Kalau boleh memilih, tentu orang ingin BBM murah. Malaikat saja akan membeli BBM murah apalagi manusia, tapi harga BBM harus sering-sering naik. Jangan langsung naik 30% karena beban masyarakat akan sangat berat. Kalau sejak dulu Indonesia mengikuti mekanisme harga pasar maka penaikan harga BBM pun akan secara bertahap.
Begitulah kata Faisal Basri saat berbicara di acara "Perspektif Wimar", 5 Mei 2008.
Tiga tahun sebelum Faisal muncul di acara Wimar, pemerintah sudah menaikkan harga BBM. Saat itu, Februari 2005, harga bensin dinaikkan dari Rp 1.800 menjadi Rp 2.400 dan memantik kontroversi. Beberapa hari sebelumnya, koran "Kompas" memuat iklan sehalaman penuh berisi pernyataan dukungan dari 36 orang kepada pemerintah untuk tidak ragu menaikkan harga BBM.
Iklan yang dibayari oleh Freedom Institute [milik Keluarga Bakrie] itu, diinisiasi oleh Rizal Malllarangeng, yang masa itu sedang naik ke puncak popularitas. Nama sejumlah ekonom, wartawan, bekas penyiar televisi, pengacara, tercantum di iklan itu. Mereka semua mendukung penaikan harga BBM, meski sebagian, kemudian malu-malu membantah. Mendaku, namanya telah dicatut dalam iklan Freedom Institute.
Delapan bulan kemudian, pemerintah kembali mengerek harga BBM hingga ke tingkat Rp 4.500 [Oktober 2005]. Isu neolib pun semakin menjadi perdebatan publik.
Di mana Faisal?
Menulis di milis Forum Pembaca Kompas [Juni 2009], Faisal mengaku geram dan merintih ketika pemerintah menaikkan harga BBM hingga 114% itu, tapi dia tidak terima orang-orang menyalahkan dan mencerca Boediono yang ketika itu digadang-gadang jadi calon wakil presiden sebagai biangnya neolib. Dunia kata Faisal, bukan hitam-putih. Dia setuju dengan pendapat yang menyatakan negera ini belum berdaulat dalam banyak hal, tapi dia tak inginmusuh dalam selimut tertawa terbahak-bahak. Entah apa maksudnya.
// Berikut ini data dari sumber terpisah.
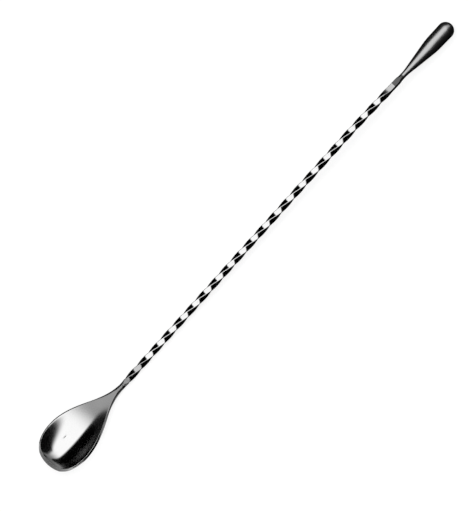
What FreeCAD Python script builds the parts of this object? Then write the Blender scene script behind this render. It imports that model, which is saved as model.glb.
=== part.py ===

Tiga tahun berikutnya, giliran PDIP yang menolak penaikan harga BBM. Di masa SBY, partai ini paling sering dan selalu menolak penaikan harga BBM atas nama rakyat kecil, tapi belum pernah menerbitkan “buku merah” penolakan penaikan harga BBM seperti yang terjadi 30 Maret 2012. PDIP menilai rezim SBY neolib.
Saat itu Rieke Diah Pitaloka menangis. Puan Maharani menangis. Megawati mungkin masih mengisi ulang air matanya. Jokowi yang masih menjabat walikota Solo juga menolak, tapi tidak menangis. Mereka semua, konon membela rakyat. Menyelamatkan dari kepentingan neolib.
Tahun lalu di musim pemilu yang sengit, Faisal yang pernah bersaing dengan Jokowi di pilkada Gubernur DKI Jakarta, membuat pernyataan: pasangan Prabowo-Hatta adalah neolib sejati. Katanya, ibarat sedang cacingan dan sakit kepala, rakyat disuruh berlari cepat.
Langsung-tak langsung, Faisal ingin mengatakan, pasangan Prabowo-Hatta tidak layak dipilih, karena mereka neolib. Dan ketika Jokowi jadi presiden, Faisal ditunjuk sebagai ketua Tim Reformasi Tata Kelola Migas yang konon ditugaskan untuk membasmi mafia perminyakan dan gas.
Sekarang, Faisal sudah tidak di tim itu, dan kemarin dia menuding Jokowi penganut neolib yang lebih parah ketimbang SBY. Pemerintah dinilainya semena-mena dan ugal-ugalan mengambil kebijakan dan keputusan menaikkan harga BBM bersubsidi. Masyarakat dan pelaku industri jadi kuatir, karena penaikan BBM bisa terjadi sewaktu-waktu.
Orang-orang PDIP yang dulu menangis setiap harga BBM dinaikkan oleh rezim SBY, tentu tidak terima. Mereka balik menuding: Faisal yang neolib.
Pertanyaannya: apakah neolib adalah sejenis kolak untuk buka puasa?